Appel-Kraut and senior Spencer Beswick, former TLC president, served as TLC’s spokespersons in the negotiations. According to Appel-Kraut, after an initial conversation with Campbell, TLC members regrouped to discuss how they should move forward, agreeing that they would not leave Ballou until certain demands were met.
This ultimately resulted in the students sleeping over in the administrative building.
“Once people left, there were police both at the door and in the only room we were allowed to sleep in. We weren’t letting people back in, [and] we could only use one bathroom." Appel-Kraut said.
Appel-Kraut believes that the sleep-in was a turning point in negotiations.
“I think [the sleep-in] was really important to show the administration how serious we are,” she said.
Appel-Kraut, Beswick and Campbell ultimately signed an agreement on Dec. 10, effectively ending TLC’s sit-in. The agreement includes nine terms, among them the promise of no layoffs until April at the earliest and a commitment to transparency between TLC and the administration.
TLC will also host an open forum in early February that the administration has agreed to attend, which will allow the community to respond to the proposed plan between Tufts and DTZ. The details and date of the forum are still being planned.
According to Appel-Kraut, TLC and the administration will plan the forum together. In addition to the public forum, there will be three opportunities for janitor input that will work around janitors' shifts, Appel-Kraut said.
Campbell expressed a readiness on the part of the administration to address student concerns.
“We’re always, always happy to engage in conversation and discussion with our students, and I think that as the event progressed I had some extensive and I think very beneficial conversations with student leaders that represented the group of students that were demonstrating,” she said.
Campbell said she proposed that TLC and the administration meet every other week in order to maintain the dedication to communication and transparency between the two parties that was part of the final agreement.
“Students will hear information and it’s not necessarily accurate, or the people they’re getting their information from may not be fully informed, so I just thought it would really be a good idea … to get [in] a regular habit of communicating so that people are well-informed and accurately informed rather than not,” she said.
Snyder voiced a similar appreciation for student involvement in campus issues.
“I love working with students, and I really respect and support students’ ability and desire to create positive change,” she said.
Beswick said that students' concern for workers' rights has helped TLC grow significantly over the past semester.
“TLC has been growing because students at Tufts are very conscious of these well-publicized issues of injustice in our own community," Beswick said. "Tufts students want all members of our community to be treated with dignity and respect."
He described what he believes to be the role of the Tufts administration in situations like this one.
“The role of the administration is to serve the Tufts community.

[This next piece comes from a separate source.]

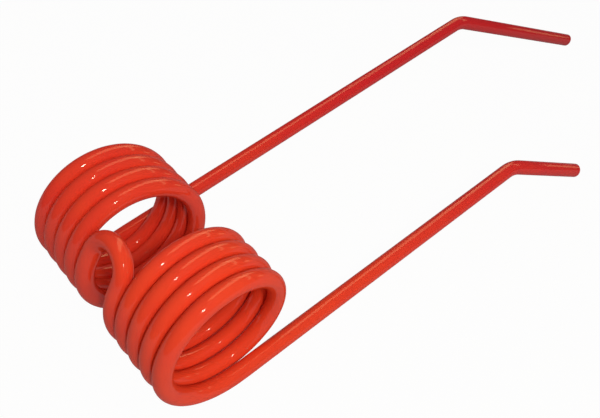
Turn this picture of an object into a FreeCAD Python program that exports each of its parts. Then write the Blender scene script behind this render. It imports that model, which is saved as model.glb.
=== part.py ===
"""Double-coil rake tine, bent and wound from one length of round spring wire.

Frame: millimetres. The coils share one axis along Y, and the origin lies on it,
midway between them. +Z is up and +X runs along the legs towards the points. The
left half is the one at +Y. The tine lies on its coils and on both points.

The middle of the wire is a chain of paths that meet tangentially: point, tip, leg,
root, coil, bight, coil, root, leg, tip, point. One round section is swept along the
whole chain, so the tine is one solid.
"""

import FreeCAD
import Part
import math
import os
import Sketcher

from FreeCAD import Vector

# Driving dimensions: millimetres and degrees.
SIZES = [
    ("wire_diameter", 9.5, "round spring steel with its coat of paint"),
    ("coil_mean_radius", 35.0, "coil axis to the middle of the wire"),
    ("coil_pitch", 10.2, "advance along the axis in one turn"),
    ("whole_turns", 4, "turns in each coil before the quarter turn down to the leg"),
    ("limb_spacing", 25.4, "between the middles of the bight's limbs, at the coils"),
    ("limb_length", 4.8, "straight wire between a coil and the bight's round end"),
    ("bight_rise_angle", 31.0, "how far the coils climb past their front to the bight"),
    ("root_radius", 150.0, "bend that brings a leg square to the coils"),
    ("left_leg_length", 305.0, "end of the coil to the corner of the tip"),
    ("right_leg_length", 230.0, "end of the coil to the corner of the tip"),
    ("left_tip_length", 138.0, "corner to the point"),
    ("right_tip_length", 65.0, "corner to the point"),
    ("tip_bend_angle", 29.5, "turn of each tip out of its leg"),
    ("tip_bend_radius", 24.5, "middle of the wire round that turn"),
    ("left_tip_roll", 59.0, "0 bends the tip level to the right, 90 straight down"),
    ("right_tip_roll", 49.0, "the same for the right leg"),
    ("point_chamfer", 0.8, "broken edge round the sawn end of each tip"),
]

# The left half lies at +Y and winds left-handed. The right half is its mirror image,
# with a leg, a tip and a roll of its own.
SIDES = {
    "left": {
        "sign": 1,
        "leg": "Sizes.left_leg_length",
        "tip": "Sizes.left_tip_length",
        "roll": "Sizes.left_tip_roll",
    },
    "right": {
        "sign": -1,
        "leg": "Sizes.right_leg_length",
        "tip": "Sizes.right_tip_length",
        "roll": "Sizes.right_tip_roll",
    },
}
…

When students, workers and professors come together to demand justice for community members, as we did for the janitorial staff and have done for adjunct faculty, it is the responsibility of the administration to listen to our demands and respond to the needs of the community,” Beswick told the Daily in an email.
Appel-Kraut further explained that although these situations can be challenging for members of the administration, they still must be held accountable for the decisions they make.
“[The administration is] in a tight spot with budgeting. It has not been an easy past few years for all universities, and definitely not for Tufts at all," she said. "[But] I think that, looking at a history of them always cutting at the most vulnerable point … [it] is not a responsible way to cut money,”
According to Appel-Kraut, TLC plans to collect a student list of ideas for other areas to make cuts, in order to give the administration a sense of students’ priorities.
Snyder explained that the administration has a variety of priorities to consider when it comes to university operations.
“We’re very committed to change and reorganization where reorganization is needed, but doing it in a way that meets all the goals— the goals of the university that are financial and very important, our sustainability goals, goals of how we hope the workforce wants to be treated and can be treated,” Snyder said.
Although TLC did not achieve its initial goal of an agreement from the administration promising no janitorial cuts for five years, its members are not giving up.
First-yearNicole Joseph, a TLC member who helped organize the rally outside Ballou during the sit-in, explained that TLC still has more work to do.
“Now that we have a few concessions, we have to capitalize on them and make sure that the few things [the administration has] given us can get us what the janitors ultimately want at the end of the day, which is job security,” she said.
Beswick agreed that while the negotiations were an important step toward achieving TLC’s goals, the group is not done yet.
“We maintain our demand of no cuts of any janitorial staff, and will continue to fight until this demand is met,” Beswick said. “We remain committed to a vision of a better Tufts.”